▶ _YOUR GOAL_:
Repeat exactly the lines running from the line that contains "own_mesh(piece)" to the line that contains "stretch=(1, 5, 1))"; include both ends and add nothing.

▶ _DATA EXTRACT_:
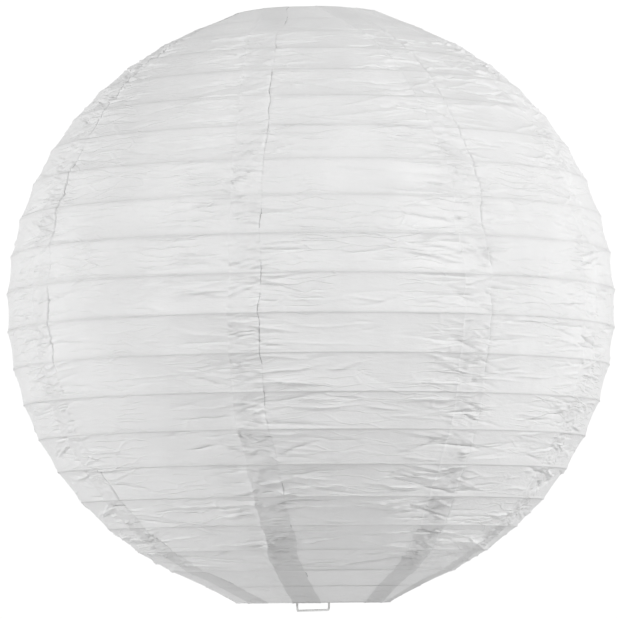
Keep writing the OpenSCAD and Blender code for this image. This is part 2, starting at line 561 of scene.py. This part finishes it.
def ramp(nodes, links, value, low, high, start=0.35, end=0.65):
    """Colours a value from low to high."""
    node = nodes.new("ShaderNodeValToRGB")
    first, last = node.color_ramp.elements
    first.position, first.color = start, (*low, 1)
    last.position, last.color = end, (*high, 1)
    links.new(value, node.inputs["Fac"])
    return node.outputs["Color"]


def bump(nodes, links, value, distance, strength, before=None):
    """Normal of a bumpy surface, on top of an earlier bump if there is one."""
    node = nodes.new("ShaderNodeBump")
    node.inputs["Distance"].default_value = distance
    node.inputs["Strength"].default_value = strength
    links.new(value, node.inputs["Height"])
    if before is not None:
        links.new(before, node.inputs["Normal"])
    return node.outputs["Normal"]


def fine_creases(nodes, links):
    """Height of a net of hairline creases, longer along the hoops, that comes and goes."""
    place = nodes.new("ShaderNodeTexCoord")
    drift = nodes.new("ShaderNodeTexNoise")
    drift.inputs["Scale"].default_value = 40
    warp = nodes.new("ShaderNodeVectorMath")
    warp.operation = "MULTIPLY_ADD"
    warp.inputs[1].default_value = (0.02, 0.02, 0.008)
    mapping = nodes.new("ShaderNodeMapping")
    mapping.inputs["Scale"].default_value = (1, 1, 7)
    cells = nodes.new("ShaderNodeTexVoronoi")
    cells.feature = "DISTANCE_TO_EDGE"
    cells.inputs["Scale"].default_value = 30
    line = nodes.new("ShaderNodeMapRange")
    line.interpolation_type = "SMOOTHSTEP"
    line.inputs["From Max"].default_value = 0.09
    line.inputs["To Min"].default_value = 1
    line.inputs["To Max"].default_value = 0
    patches = stretched_noise(nodes, links, 22, 3)
    patch = ramp(nodes, links, patches, grey(0), grey(1), 0.45, 0.62)
    height = nodes.new("ShaderNodeMath")
    height.operation = "MULTIPLY"
    links.new(place.outputs["Object"], drift.inputs["Vector"])
    links.new(drift.outputs["Color"], warp.inputs[0])
    links.new(place.outputs["Object"], warp.inputs[2])
    links.new(warp.outputs["Vector"], mapping.inputs["Vector"])
    links.new(mapping.outputs["Vector"], cells.inputs["Vector"])
    links.new(cells.outputs["Distance"], line.inputs["Value"])
    links.new(line.outputs["Result"], height.inputs[0])
    links.new(patch, height.inputs[1])
    return height.outputs["Value"]


def paper_tone(nodes, links, low, high, foot_shade):
    """Cloudy white from low to high, with painted shade that darkens it by the last argument towards
    the bottom ring.
    """
    place = nodes.new("ShaderNodeTexCoord")
    split = nodes.new("ShaderNodeSeparateXYZ")
    # painted shade: darker towards the bottom ring, for the light that doubled paper holds back
    # there
    fade = nodes.new("ShaderNodeMapRange")
    fade.interpolation_type = "SMOOTHSTEP"
    fade.inputs["From Min"].default_value = hoop_z[0]
    fade.inputs["From Max"].default_value = (hoop_z[0] + ball_centre.z) / 2
    fade.inputs["To Min"].default_value = foot_shade
    fade.inputs["To Max"].default_value = 1
    links.new(place.outputs["Object"], split.inputs["Vector"])
    links.new(split.outputs["Z"], fade.inputs["Value"])
    cloud = stretched_noise(nodes, links, 28, 4)
    tone = nodes.new("ShaderNodeVectorMath")
    tone.operation = "SCALE"
    links.new(ramp(nodes, links, cloud, grey(low), grey(high)), tone.inputs[0])
    links.new(fade.outputs["Result"], tone.inputs["Scale"])
    return tone.outputs["Vector"]


def paper_material(name, low, high, foot_shade=1.0):
    """Thin white fibre paper that lets some light through, with painted shade towards the bottom
    ring when the last argument is under 1.
    """
    material, nodes, links, output = new_material(name)
    colour = paper_tone(nodes, links, low, high, foot_shade)
    streak = stretched_noise(nodes, links, 150, 4, (1, 1, 4))
    fibre = stretched_noise(nodes, links, 420, 3, (1, 1, 3.5))
    normal = bump(nodes, links, streak, 0.4 * MM, 0.25)
    normal = bump(nodes, links, fibre, 0.3 * MM, 0.5, normal)
    normal = bump(nodes, links, fine_creases(nodes, links), 0.5 * MM, 0.6, normal)
    front = nodes.new("ShaderNodeBsdfPrincipled")
    front.inputs["Roughness"].default_value = 0.48
    front.inputs["Specular IOR Level"].default_value = 0.45
    front.inputs["Sheen Weight"].default_value = 0.05
    through = nodes.new("ShaderNodeBsdfTranslucent")
    mix = nodes.new("ShaderNodeMixShader")
    mix.inputs["Fac"].default_value = PAPER_THROUGH
    links.new(colour, front.inputs["Base Color"])
    links.new(colour, through.inputs["Color"])
    links.new(normal, front.inputs["Normal"])
    links.new(normal, through.inputs["Normal"])
    links.new(front.outputs["BSDF"], mix.inputs[1])
    links.new(through.outputs["BSDF"], mix.inputs[2])
    links.new(mix.outputs["Shader"], output.inputs["Surface"])
    return material


def grained_material(name, low, high, metallic, roughness, coat, grain, stretch=(1, 1, 1)):
    """Coated or bare wire, sheet metal, or the painted shadow line along a lap's free edge, with a
    grain of its own.
    """
    material, nodes, links, output = new_material(name)
    shader = nodes.new("ShaderNodeBsdfPrincipled")
    shader.inputs["Metallic"].default_value = metallic
    shader.inputs["Coat Weight"].default_value = coat
    shader.inputs["Coat Roughness"].default_value = 0.25
    tone = stretched_noise(nodes, links, grain, 5, stretch)
    rough = nodes.new("ShaderNodeMapRange")
    rough.inputs["To Min"].default_value = roughness * 0.8
    rough.inputs["To Max"].default_value = roughness * 1.25
    links.new(tone, rough.inputs["Value"])
    links.new(ramp(nodes, links, tone, low, high), shader.inputs["Base Color"])
    links.new(rough.outputs["Result"], shader.inputs["Roughness"])
    links.new(bump(nodes, links, tone, 0.05 * MM, 0.3), shader.inputs["Normal"])
    links.new(shader.outputs["BSDF"], output.inputs["Surface"])
    return material


def paint(node, material):
    """Gives a CAD node a material, in its slots only."""
    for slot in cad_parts[node].material_slots:
        slot.material = material


# ---------------------------------------------------------------- the studio

CAMERA_AWAY = 14  # in ball radii
CAMERA_RISE = math.radians(-3.75)
CAMERA_ROLL = math.radians(-0.45)
BALL_SHARE = 0.488  # the ball's radius over the picture's height
BALL_OFF = (0.0066, 0.0043)  # the ball's centre right of and above the picture's, in ball radii
SENSOR = 36
LIGHT_AWAY = 2.2
LIGHT_SIZE = 0.35
FLOOR_RADIUS = 6.0
FLOOR_BELOW = 1.6
FLOOR_SIDES = 96


def make_camera():
    """A long lens a little below the ball's centre, looking slightly up."""
    data = bpy.data.cameras.new("camera")
    data.sensor_width = SENSOR
    data.lens = SENSOR * BALL_SHARE * CAMERA_AWAY
    data.clip_end = 100
    camera = bpy.data.objects.new("camera", data)
    bpy.context.scene.collection.objects.link(camera)
    back = Vector((0, -math.cos(CAMERA_RISE), math.sin(CAMERA_RISE)))
    turn = (-back).to_track_quat("-Z", "Y")
    aside = turn @ Vector((-BALL_OFF[0] * ball_r, -BALL_OFF[1] * ball_r, 0))
    camera.location = ball_centre + back * CAMERA_AWAY * ball_r + aside
    camera.rotation_euler = turn.to_euler()
    camera.rotation_euler.rotate_axis("Z", CAMERA_ROLL)
    bpy.context.scene.camera = camera


def make_world():
    """White behind and beside the lantern, darker in front of it, above and below."""
    world = bpy.data.worlds.new("studio")
    bpy.context.scene.world = world
    world.use_nodes = True
    nodes, links = world.node_tree.nodes, world.node_tree.links
    nodes.clear()
    place = nodes.new("ShaderNodeTexCoord")
    split = nodes.new("ShaderNodeSeparateXYZ")
    steep = nodes.new("ShaderNodeMath")
    steep.operation = "ABSOLUTE"
    behind = nodes.new("ShaderNodeMath")
    behind.operation = "MULTIPLY"
    behind.inputs[1].default_value = 0.5
    spread = nodes.new("ShaderNodeMath")
    spread.operation = "SUBTRACT"
    tone = nodes.new("ShaderNodeMapRange")
    tone.interpolation_type = "SMOOTHSTEP"
    tone.inputs["From Min"].default_value = -0.74
    tone.inputs["From Max"].default_value = 0.05
    tone.inputs["To Min"].default_value = 0.1
    tone.inputs["To Max"].default_value = 1.04
    background = nodes.new("ShaderNodeBackground")
    background.inputs["Color"].default_value = (1, 1, 1, 1)
    output = nodes.new("ShaderNodeOutputWorld")
    links.new(place.outputs["Generated"], split.inputs["Vector"])
    links.new(split.outputs["Z"], steep.inputs[0])
    links.new(split.outputs["Y"], behind.inputs[0])
    links.new(behind.outputs["Value"], spread.inputs[0])
    links.new(steep.outputs["Value"], spread.inputs[1])
    links.new(spread.outputs["Value"], tone.inputs["Value"])
    links.new(tone.outputs["Result"], background.inputs["Strength"])
    links.new(background.outputs["Background"], output.inputs["Surface"])


def make_light(name, azimuth, elevation, power):
    """A square softbox that faces the ball; azimuth 0 is the front and 90 the right."""
    data = bpy.data.lights.new(name, "AREA")
    data.size = LIGHT_SIZE
    data.energy = power
    light = bpy.data.objects.new(name, data)
    bpy.context.scene.collection.objects.link(light)
    a, e = math.radians(azimuth), math.radians(elevation)
    back = Vector((math.sin(a) * math.cos(e), -math.cos(a) * math.cos(e), math.sin(e)))
    light.location = ball_centre + back * LIGHT_AWAY
    light.rotation_euler = (-back).to_track_quat("-Z", "Y").to_euler()
    light.visible_camera = False


def make_floor():
    """A plain pale floor, round and faintly lit, low enough to see the lantern from below."""
    angle = np.linspace(0, 2 * math.pi, FLOOR_SIDES, endpoint=False)
    rim = np.stack([FLOOR_RADIUS * np.cos(angle), FLOOR_RADIUS * np.sin(angle), 0 * angle], axis=1)
    mesh = bpy.data.meshes.new("floor")
    mesh.from_pydata(rim.tolist(), [], [list(range(FLOOR_SIDES))])
    floor = bpy.data.objects.new("floor", mesh)
    floor.location.z = cad_low.z - FLOOR_BELOW
    bpy.context.scene.collection.objects.link(floor)
    material, nodes, links, output = new_material("pale_floor")
    shader = nodes.new("ShaderNodeBsdfPrincipled")
    shader.inputs["Roughness"].default_value = 0.8
    shader.inputs["Emission Color"].default_value = (1, 1, 1, 1)
    shader.inputs["Emission Strength"].default_value = 0.3
    tone = stretched_noise(nodes, links, 6, 3)
    links.new(ramp(nodes, links, tone, grey(0.78), grey(0.8)), shader.inputs["Base Color"])
    links.new(shader.outputs["BSDF"], output.inputs["Surface"])
    mesh.materials.append(material)


# ---------------------------------------------------------------- put together

make_camera()
make_world()
make_light("key", azimuth=54, elevation=24, power=34)
make_light("fill", azimuth=-54, elevation=17, power=27)
make_floor()
bpy.context.scene.view_settings.view_transform = "Standard"

paper_materials = (  # in the order of face_materials
    paper_material("lantern_paper", low=0.91, high=0.95),
    # the lap's paper gets painted shade towards the bottom ring, where its two layers let less light
    # through
    paper_material("pasted_paper", low=0.905, high=0.95, foot_shade=0.9),
    # a dark grey line of painted shadow under each lap's gaping free edge
    grained_material("painted_edge_shadow", grey(0.55), grey(0.78),
                     metallic=0, roughness=0.8, coat=0, grain=140),
)
for number, node in enumerate(GORES):
    piece, width = paper_gore(number)
    for material in paper_materials:
        piece.data.materials.append(material)
    piece.data.polygons.foreach_set("material_index", face_materials(number).astype("int32"))
    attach(piece, "expander")
    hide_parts(node)
    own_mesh(piece)

coated = grained_material("coated_wire", (0.80, 0.80, 0.79), (0.88, 0.88, 0.87),
                          metallic=0, roughness=0.34, coat=0.4, grain=900)
steel = grained_material("rib_wire", (0.24, 0.24, 0.24), (0.36, 0.36, 0.35),
                         metallic=0.9, roughness=0.4, coat=0, grain=700, stretch=(1, 1, 6))
zinc = grained_material("pressed_steel", (0.55, 0.56, 0.57), (0.70, 0.70, 0.71),
                        metallic=0.95, roughness=0.34, coat=0, grain=260, stretch=(1, 5, 1))
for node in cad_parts:
    if node.startswith("rib_"):
        paint(node, steel)
    elif node == "lampholder_ring":
        paint(node, zinc)
    elif not node.startswith("gore_"):
        paint(node, coated)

▶ _FULL ANSWER_:
    own_mesh(piece)

coated = grained_material("coated_wire", (0.80, 0.80, 0.79), (0.88, 0.88, 0.87),
                          metallic=0, roughness=0.34, coat=0.4, grain=900)
steel = grained_material("rib_wire", (0.24, 0.24, 0.24), (0.36, 0.36, 0.35),
                         metallic=0.9, roughness=0.4, coat=0, grain=700, stretch=(1, 1, 6))
zinc = grained_material("pressed_steel", (0.55, 0.56, 0.57), (0.70, 0.70, 0.71),
                        metallic=0.95, roughness=0.34, coat=0, grain=260, stretch=(1, 5, 1))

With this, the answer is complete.